[GIVEN REQUEST] Write out, exactly as given, every line from the one holding "the whole machine." to the one holding "obj.parent = empty", including both.

(Modeling code records)
════════
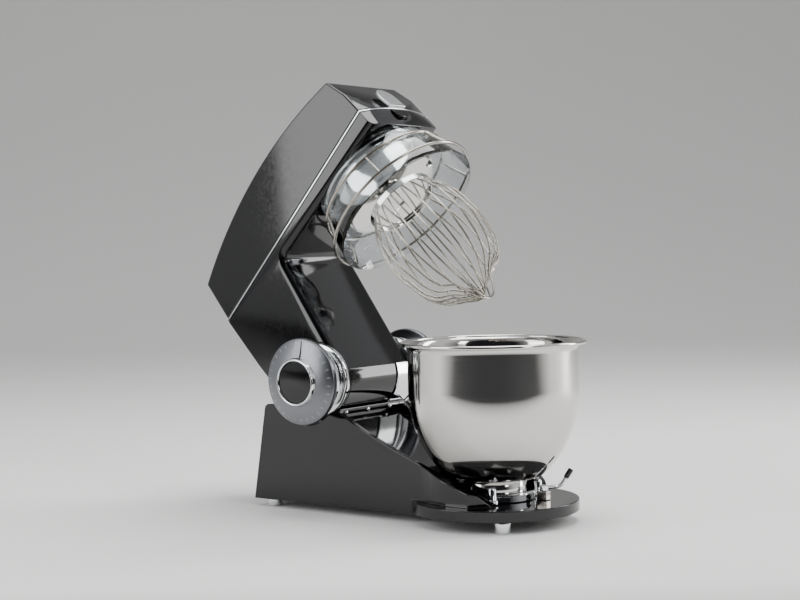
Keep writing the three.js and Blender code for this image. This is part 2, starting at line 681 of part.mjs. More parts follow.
place(arm, 'motor_plate', motorPlate(), darkSteel);
place(arm, 'motor', motorCan(), copper);
place(arm, 'motor_shaft', rodZ(4, 110, BELT_Z + 9, 0, MOTOR_Y, 24), steel);
place(arm, 'motor_pulley', pulley(MOTOR_PULLEY_RADIUS, 4 + GAP).translate([0, MOTOR_Y, 0]), darkSteel);
place(arm, 'drive_belt', driveBelt(), rubber);

// Planetary head, drawn about its own axis.

const HOUSING_Z = [150, 158];
const MAIN_SHAFT_RADIUS = 5.5;
const RING_GEAR_Z = [138, 149.6];
const BEARING_RADIUS = 14;

// Gear outline with straight-sided teeth, drawn inwards for a ring gear.
function gearOutline(teeth, inside) {
  const pitch = teeth * GEAR_MODULE / 2;
  const sign = inside ? -1 : 1;
  const root = pitch - sign * 2.3;
  const tip = pitch + sign * 1.5;
  const step = 2 * Math.PI / teeth;
  const points = Array.from({ length: teeth }, (_, i) => {
    const at = (radius, part) => [radius * Math.cos((i + part) * step), radius * Math.sin((i + part) * step)];
    return [at(root, -0.31), at(tip, -0.11), at(tip, 0.11), at(root, 0.31)];
  });
  return outline(points.flat());
}

function ringGear() {
  const body = rodZ(RING_TEETH * GEAR_MODULE / 2 + 9, ...RING_GEAR_Z, 0, 0, 24);
  return cut(body, prismZ(gearOutline(RING_TEETH, true), 130, 155));
}

function gearHousing() {
  const plate = rodZ(HOUSING_RADIUS, ...HOUSING_Z, 0, 0, 28);
  const tower = rodZ(BEARING_RADIUS + 4, HOUSING_Z[1] - 1, 176, 0, 0, 16);
  const flange = rodZ(HOUSING_RADIUS + 4, UNDERSIDE_Z + WALL + 0.4, UNDERSIDE_Z + WALL + 4, 0, 0, 28);
  return cut(join(plate, tower, flange), rodZ(BEARING_RADIUS + GAP, 163, 180), rodZ(8, 140, 180));
}

function mainShaft() {
  return rodZ(MAIN_SHAFT_RADIUS, DRUM_BOTTOM_Z + 6, BELT_Z + 10);
}

function planetDrum() {
  const profile = [
    [0, DRUM_BOTTOM_Z], [DRUM_RADIUS - 5, DRUM_BOTTOM_Z],
    [DRUM_RADIUS, DRUM_BOTTOM_Z + 5], [DRUM_RADIUS, 148],
    [DRUM_RADIUS - 3, 148], [DRUM_RADIUS - 3, DRUM_BOTTOM_Z + 6], [0, DRUM_BOTTOM_Z + 6],
  ];
  const notch = rodZ(9, 100, 135, DRUM_RADIUS - 2, 0, 16).rotate([0, 0, NOTCH_ANGLE]);
  const { x, y } = spindle.position;
  const seat = rodZ(BEARING_RADIUS, DRUM_BOTTOM_Z + 5, DRUM_BOTTOM_Z + 14, x, y);
  const clearShaft = rodZ(MAIN_SHAFT_RADIUS + GAP, DRUM_BOTTOM_Z + 5.6, 140);
  return cut(join(turned(profile, 32), seat), notch, clearShaft, rodZ(8 + GAP, 100, 140, x, y));
}

function spindleBush() {
  return tubeZ(8, 6 + GAP, DRUM_BOTTOM_Z - 3, DRUM_BOTTOM_Z + 14, 12);
}

function spindleRod() {
  const pin = rodX(2.2, -15, 15, 0, 98, 14);
  return join(rodZ(6, 90, 149), pin);
}

function pinion() {
  const angle = THREE.MathUtils.radToDeg(SPINDLE_ANGLE);
  const mesh = angle * (RING_TEETH / PINION_TEETH);
  const gear = prismZ(gearOutline(PINION_TEETH, false), RING_GEAR_Z[0] + 0.5, RING_GEAR_Z[1] - 1);
  return cut(gear.rotate([0, 0, angle - mesh + 180 / PINION_TEETH]), rodZ(6 + GAP, 120, 160));
}

place(planet, 'gear_housing', gearHousing(), greyPlastic);
place(planet, 'ring_gear', ringGear(), darkSteel);
place(planet, 'main_bearing', tubeZ(BEARING_RADIUS, MAIN_SHAFT_RADIUS + GAP, 163.4, 174, 20), steel);
place(planet, 'main_shaft', mainShaft(), steel);
place(planet, 'drive_pulley', pulley(DRIVE_PULLEY_RADIUS, MAIN_SHAFT_RADIUS + GAP), greyPlastic);
place(planet, 'planet_drum', planetDrum(), chrome);
place(spindle, 'spindle_bush', spindleBush(), brass);
place(spindle, 'spindle', spindleRod(), steel);
place(spindle, 'pinion', pinion(), steel);

// Splash guard: a clear shell inside a wire frame that hooks under the head.

function guardShell() {
  const t = 2.4;
  const profile = [
    [GUARD_RIM_RADIUS - t, GUARD_RIM_Z], [GUARD_RIM_RADIUS, GUARD_RIM_Z], [GUARD_TOP_RADIUS, GUARD_TOP_Z],
    [GUARD_TOP_RADIUS - 12, GUARD_TOP_Z + 3], [GUARD_TOP_RADIUS - 12, GUARD_TOP_Z + 0.6],
    [GUARD_TOP_RADIUS - t, GUARD_TOP_Z - t],
  ];
  return turned(profile, 40);
}

function guardWires() {
  const hoop = (ring) => {
    const section = arc(GUARD_WIRE_RADIUS, 0, 360, 4, ring.radius, ring.z).slice(0, 4);
    return turned(section, 28);
  };
  const ties = [30, 90, 150, 210, 270, 330].map((angle) => {
    const ends = [UPPER_WIRE, LOWER_WIRE].map(({ radius, z }) => [radius, 0, z]);
    const tie = wire(ends, 1.5, 1, 5);
    return tie.rotate([0, 0, angle]);
  });
  const hook = (x) => wire([
    [x, 103.5, LOWER_WIRE.z], [x, 113, 106], [x, 112, 120], [x, 100, 140], [x, 96, UNDERSIDE_Z - 2 * GAP],
  ], 1.8, 6, 5);
  return join(hoop(UPPER_WIRE), hoop(LOWER_WIRE), ...ties, hook(-14), hook(14));
}

place(planet, 'splash_guard', guardShell(), clear);
place(planet, 'guard_wires', guardWires(), steel);

// Balloon whisk on the spindle.

function whiskSocket() {
  const pinHole = rodX(2.2 + GAP, -20, 20, 0, 98, 16);
  const mouth = block(-20, 20, -2.6, 2.6, 98, 110);
  return cut(tubeZ(10, 6 + GAP, COLLAR_Z + 5, 104, 20), pinHole, mouth);
}

function whiskCollar() {
  const r = COLLAR_RADIUS;
  const web = [[0, 0], [r - 4, 0]];
  const rim = [[r - 4, -4], [r, -4], [r, 4.6], [r - 4, 4.6]];
  const profile = [...web, ...rim, [r - 4, 2.4], [0, 2.4]].map(([radius, z]) => [radius, COLLAR_Z + z]);
  const slot = block(-2, 2, 8, 20, 70, 100);
  return cut(turned(profile, 32), rodZ(4, 70, 100, 0, 0, 12), slot);
}

function whiskLoops() {
  return Array.from({ length: WHISK_LOOPS }, (_, i) => {
    const tip = WHISK_TIP_Z + i * LOOP_STEP;
    const half = [
      [44, COLLAR_Z - 2], [57, 58], [64.5, 22], [60, -16], [46, (tip - 16) / 2], [26, tip + 14], [8, tip + 2],
    ];
    const side = (sign) => half.map(([r, z]) => [sign * r, 0, z]);
    const path = [...side(1), [0, 0, tip], ...side(-1).reverse()];
    return wire(path, WHISK_WIRE_RADIUS, 12, 4).rotate([0, 0, 180 * i / WHISK_LOOPS]);
  });
}

place(spindle, 'whisk_socket', whiskSocket(), steel);
place(spindle, 'whisk', join(whiskCollar(), ...whiskLoops()), steel);

// Bowl, its foot ring, and the clamp on the foot plate.

const CLAMP_RADIUS = 50;
const PIN_ANGLES = [-150, -45, 45, 150];
const LEVER = { x: 16, y: -61, z: 42 }; // pivot from the bowl's axis

function bowlProfile(inset) {
  const wall = [];
  for (let i = 0; i <= 8; i += 1) {
    const angle = THREE.MathUtils.degToRad(90 * i / 8);
    const z = BOWL_SHOULDER_Z - (BOWL_ROUND_DEPTH - inset) * Math.sin(angle);
    const r = (BOWL_RADIUS - inset) * Math.cos(angle);
    if (z > BOWL_BOTTOM_Z + inset + 4) wall.push([r, z]);
  }
  return wall;
}

function bowl() {
  const neckZ = BOWL_RIM_Z - 7;
  const floorZ = BOWL_BOTTOM_Z + BOWL_SHEET;
  const outer = [[0, BOWL_BOTTOM_Z], [50, BOWL_BOTTOM_Z], ...bowlProfile(0).reverse(), [BOWL_RADIUS + 0.5, neckZ]];
  const roll = arc(2.6, 200, -20, 4, BOWL_RIM_RADIUS - 2.6, BOWL_RIM_Z - 2.6);
  const lip = [[-6.5, -3.5], [-3, -5], [0, -4]].map(([r, z]) => [BOWL_RIM_RADIUS + r, BOWL_RIM_Z + z]);
  const innerWall = [[BOWL_RADIUS - BOWL_SHEET + 0.5, neckZ], ...bowlProfile(BOWL_SHEET)];
  const inner = [...innerWall, [49, floorZ], [0, floorZ]];
  return turned([...outer, ...lip, ...roll.reverse(), ...inner], 32);
}

function bowlFoot() {
  const r = BOWL_FOOT_RADIUS;
  const low = PLATE_TOP_Z + GAP;
  return turned([[r - 3, low], [r, low], [r, BOWL_BOTTOM_Z - GAP], [r - 3, BOWL_BOTTOM_Z - GAP]]);
}

// Ring round the bowl's foot, with four upright pins on lugs.
function clampRing() {
  const low = PLATE_TOP_Z + GAP;
  const pin = turned([[0, low], [7, low], [7, low + 4], [5, low + 5], [5, 46], [3, 49], [0, 49.5]], 8);
  const lug = join(pin.translate([54, 0, 0]), block(45, 54, -5, 5, low, low + 3.6));
  const lugs = PIN_ANGLES.map((angle) => lug.rotate([0, 0, angle]));
  return join(tubeZ(CLAMP_RADIUS, BOWL_FOOT_RADIUS + 1, low, low + 9, 28), ...lugs);
}

function leverBlock() {
  const { x, y } = LEVER;
  return block(x - 6, x + 6, y - 7, y + 7, PLATE_TOP_Z + GAP, LEVER.z - 3);
}

function leverRod() {
  const { x, y, z } = LEVER;
  const hub = rodZ(5.5, z - 2.6, z + 4, x, y, 16);
  const bends = [[0, 0, 1], [12, -6, 1], [19, -11, 2], [25, -17, 12], [29, -22, 22]];
  const rod = wire(bends.map(([dx, dy, dz]) => [x + dx, y + dy, z + dz]), 2.4, 9, 6);
  return join(hub, rod);
}

place(machine, 'clamp_ring', clampRing().translate([0, BOWL_Y, 0]), chrome);
place(machine, 'lever_block', leverBlock().translate([0, BOWL_Y, 0]), steel);
place(bowlGroup, 'clamp_lever', leverRod(), chrome);
place(bowlGroup, 'bowl', bowl(), steel);
place(bowlGroup, 'bowl_foot_ring', bowlFoot(), steel);

// The origin is on the floor, under the middle of the whole machine.
machine.updateMatrixWorld(true);
const extent = new THREE.Box3().setFromObject(machine, true);
const middle = extent.getCenter(new THREE.Vector3());
machine.position.set(-middle.x, -middle.y, -extent.min.z);
machine.updateMatrixWorld(true);

export default machine;
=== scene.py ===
"""Tilt-head planetary stand mixer in gloss black enamel, chrome and stainless steel.

Lengths are millimetres in the frame of the piece being made, and become metres as it is placed.
"""
import json
import math

import bmesh
import bpy
from mathutils import Matrix, Vector


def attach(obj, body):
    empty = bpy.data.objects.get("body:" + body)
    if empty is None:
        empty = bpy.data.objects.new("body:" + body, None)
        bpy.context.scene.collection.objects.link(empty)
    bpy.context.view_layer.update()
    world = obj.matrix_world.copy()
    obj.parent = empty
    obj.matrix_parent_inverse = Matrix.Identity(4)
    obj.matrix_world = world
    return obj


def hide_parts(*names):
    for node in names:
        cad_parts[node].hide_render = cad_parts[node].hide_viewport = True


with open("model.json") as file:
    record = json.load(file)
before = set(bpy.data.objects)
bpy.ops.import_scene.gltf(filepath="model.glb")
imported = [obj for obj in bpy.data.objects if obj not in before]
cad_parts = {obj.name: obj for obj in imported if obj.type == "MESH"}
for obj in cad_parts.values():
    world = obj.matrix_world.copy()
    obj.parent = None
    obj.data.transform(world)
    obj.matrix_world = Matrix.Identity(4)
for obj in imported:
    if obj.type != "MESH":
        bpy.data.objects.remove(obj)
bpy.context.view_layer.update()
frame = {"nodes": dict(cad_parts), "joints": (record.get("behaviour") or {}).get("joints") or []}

# Camera: a long lens just above the worktop, on the dial's side and in front of the bowl.
# The heading is measured from +X towards +Y.
CAMERA_PLACE = (-1.6313, -1.2524, 0.3480)
CAMERA_HEADING = math.radians(37.33)
CAMERA_PITCH = math.radians(-2.12)
CAMERA_ROLL = math.radians(1.19)
LENS_MM = 71.8

camera = bpy.data.objects.new("camera", bpy.data.cameras.new("camera"))
camera.data.lens = LENS_MM
camera.data.clip_end = 30
ahead = Vector((math.cos(CAMERA_HEADING), math.sin(CAMERA_HEADING), 0))
across = Vector((-ahead.y, ahead.x, 0))
aim = (ahead + Vector((0, 0, math.tan(CAMERA_PITCH)))).normalized()
level = aim.to_track_quat("-Z", "Y").to_matrix().to_4x4()
camera.matrix_world = Matrix.Translation(CAMERA_PLACE) @ Matrix.Rotation(CAMERA_ROLL, 4, aim) @ level
bpy.context.scene.collection.objects.link(camera)
bpy.context.scene.camera = camera

# Stage: seamless matt paper, flat under the machine and curving up behind it.
# Matt paper shows no reflection, only a soft shadow and a trace of grain. In front of the
# machine it is painted dark, as painted shade standing in for an unlit studio, so that the bowl mirrors a dark middle
# between bright sides.
FLOOR_HALF = 6.0
BACK_DISTANCE = 3.2
SWEEP_RADIUS = 1.2
BACK_HEIGHT = 5.0
SWEEP_STEPS = 12


def linear(code):
    """Scene-linear colour with alpha from an sRGB hex value."""
    channels = [int(code[i:i + 2], 16) / 255 for i in (1, 3, 5)]
    return [c / 12.92 if c <= 0.04045 else ((c + 0.055) / 1.055) ** 2.4 for c in channels] + [1]


def new_material(name, **settings):
    """Material with a Principled surface. Underscores in a setting stand for spaces."""
    material = bpy.data.materials.new(name)
    material.use_nodes = True
    for key, value in settings.items():
        material.node_tree.nodes["Principled BSDF"].inputs[key.replace("_", " ")].default_value = value
    return material


def add(material, kind, inputs=None, links=(), **settings):
    """Node of a kind with its input values, its settings and links (input, other node, output)."""
    node = material.node_tree.nodes.new(kind)
    for key, value in settings.items():
        setattr(node, key, value)
    for key, value in (inputs or {}).items():
        node.inputs[key].default_value = value
    for key, other, output in links:
        material.node_tree.links.new(other.outputs[output], node.inputs[key])
    return node


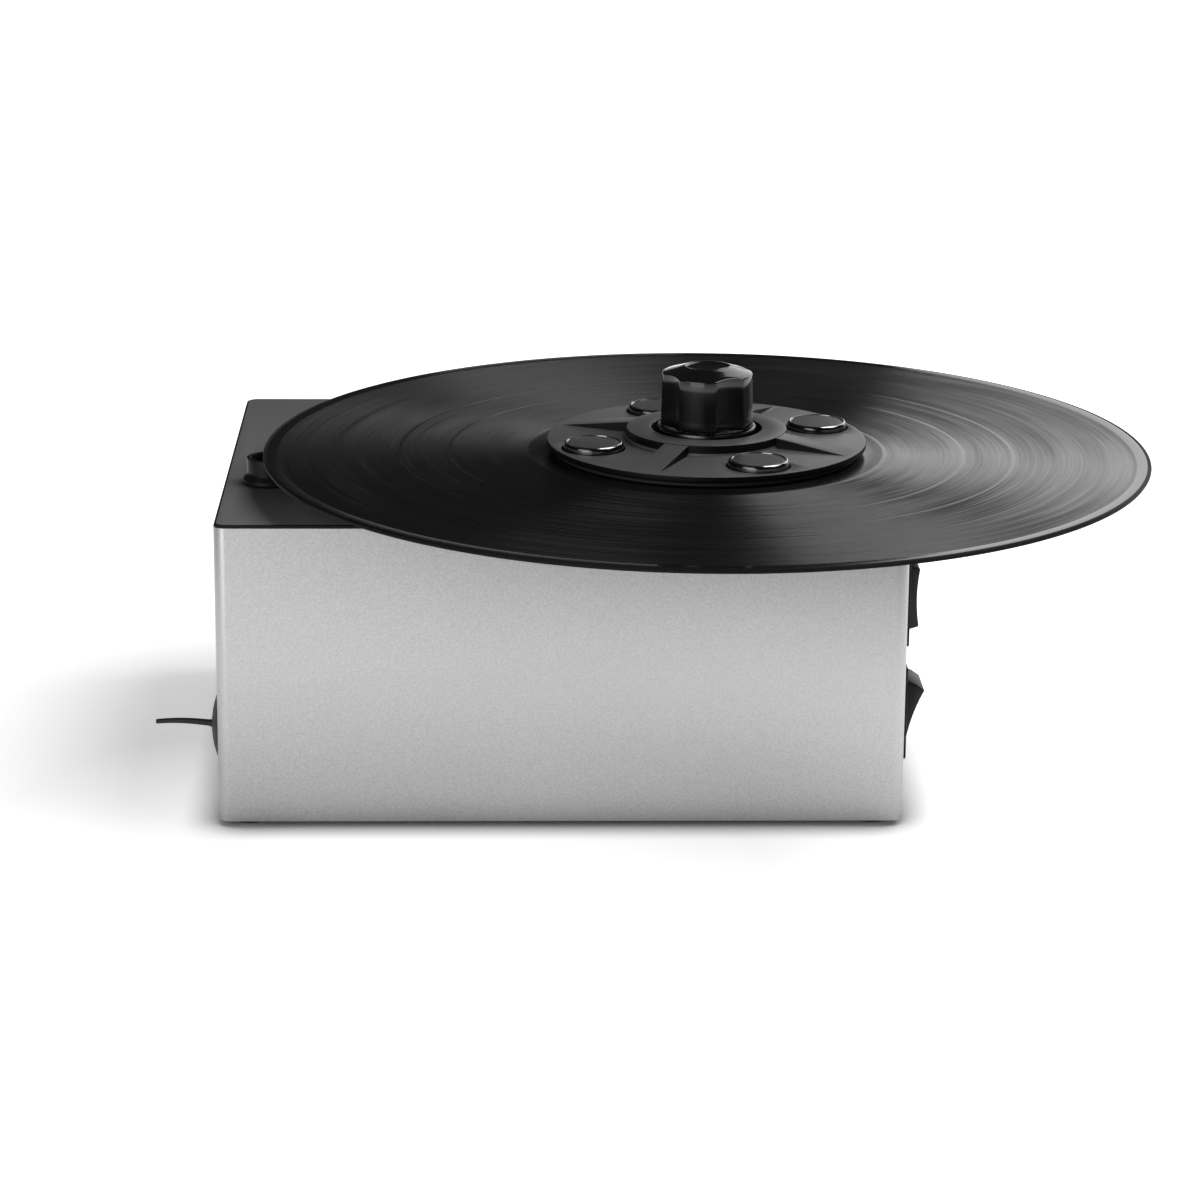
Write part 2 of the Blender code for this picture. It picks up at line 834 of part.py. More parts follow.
def make_bearing():
    bore = spindle_bore
    body = turned_mesh("spindle_bearing", [
        (bearing_neck, neck_top), (bearing_neck, bearing_flange_top),
        (bearing_flange, bearing_flange_top),
        (bearing_flange, bearing_flange_top - bearing_flange_height),
        (bearing_body, bearing_flange_top - bearing_flange_height),
        (bearing_body, bearing_bottom), (bore, bearing_bottom), (bore, neck_top)], inner_steps)
    place("spindle_bearing", body, bare_aluminium, (spindle_x, 0, 0))

    bush = turned_mesh("lower_bush", [
        (bush_flange, bush_top), (bush_flange, bracket_floor_top + gap),
        (bush_radius, bracket_floor_top + gap), (bush_radius, bush_top - bush_length),
        (bore, bush_top - bush_length), (bore, bush_top)], inner_steps)
    place("lower_bush", bush, brass, (spindle_x, 0, 0))


def make_bracket():
    """A folded hat section: floor, two walls and two flanges under the top plate."""
    wall = bracket_wall
    low_x = motor_x - gearbox_radius - bracket_margin
    high_x = spindle_x + tooth_module * (gear_teeth / 2 + 1) + bracket_margin
    top = plate_bottom - gap
    floor = bracket_floor_bottom
    outline = [(low_x - bracket_flange, top), (low_x - bracket_flange, top - wall),
               (low_x - wall, top - wall), (low_x - wall, floor), (high_x + wall, floor),
               (high_x + wall, top - wall), (high_x + bracket_flange, top - wall),
               (high_x + bracket_flange, top), (high_x, top), (high_x, floor + wall),
               (low_x, floor + wall), (low_x, top)]
    mesh = outline_mesh("drive_bracket", [outline], -bracket_depth / 2, bracket_depth / 2)
    bracket = place("drive_bracket", mesh, steel, rotation=facing_back)
    bush_hole = rod_mesh("bush_hole", bush_radius + gap, floor - overrun, floor + wall + overrun,
                         [(spindle_x, 0)])
    cut(bracket, place("bush_hole", bush_hole))
    nose_hole = rod_mesh("nose_hole", nose_radius + gap, floor - overrun, floor + wall + overrun,
                         [(motor_x, 0)])
    cut(bracket, place("nose_hole", nose_hole))


def make_drive_motor():
    top = motor_top
    shoulder = top - gearbox_height
    bottom = top - drive_motor_height
    bore = pinion_shaft_radius + running_gap
    nose_top = bracket_floor_top + nose_height
    bore_end = nose_top - pinion_shaft_length - gap
    mesh = turned_mesh("drive_motor", [
        (0, bore_end), (bore, bore_end), (bore, nose_top), (nose_radius, nose_top),
        (nose_radius, top), (gearbox_radius, top), (gearbox_radius, shoulder),
        (drive_motor_radius, shoulder), (drive_motor_radius, bottom + motor_edge),
        (drive_motor_radius - motor_edge, bottom), (0, bottom)], inner_steps)
    place("drive_motor", mesh, steel, (motor_x, 0, 0))

    pinion = outline_mesh("drive_pinion", [gear_outline(pinion_teeth)],
                          gear_web_bottom - gap, gear_web_top + gap)
    half_tooth = math.pi / pinion_teeth
    pinion = place("drive_pinion", pinion, brass, (motor_x, 0, 0), (0, 0, half_tooth))
    collar = rod_mesh("pinion_collar", pinion_collar, nose_top + gap, gear_web_bottom + gap,
                      steps=tiny_steps)
    shaft = rod_mesh("pinion_shaft", pinion_shaft_radius, nose_top - pinion_shaft_length,
                     gear_web_top, steps=tiny_steps)
    join(pinion, place("pinion_collar", collar, location=(motor_x, 0, 0)))
    join(pinion, place("pinion_shaft", shaft, location=(motor_x, 0, 0)))
    carry(joint_axis("pinion_axis", (motor_x, 0, nose_top)), [pinion])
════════
[SOLUTION TO THE EXERCISE]
// The origin is on the floor, under the middle of the whole machine.
machine.updateMatrixWorld(true);
const extent = new THREE.Box3().setFromObject(machine, true);
const middle = extent.getCenter(new THREE.Vector3());
machine.position.set(-middle.x, -middle.y, -extent.min.z);
machine.updateMatrixWorld(true);

export default machine;
=== scene.py ===
"""Tilt-head planetary stand mixer in gloss black enamel, chrome and stainless steel.

Lengths are millimetres in the frame of the piece being made, and become metres as it is placed.
"""
import json
import math

import bmesh
import bpy
from mathutils import Matrix, Vector


def attach(obj, body):
    empty = bpy.data.objects.get("body:" + body)
    if empty is None:
        empty = bpy.data.objects.new("body:" + body, None)
        bpy.context.scene.collection.objects.link(empty)
    bpy.context.view_layer.update()
    world = obj.matrix_world.copy()
    obj.parent = empty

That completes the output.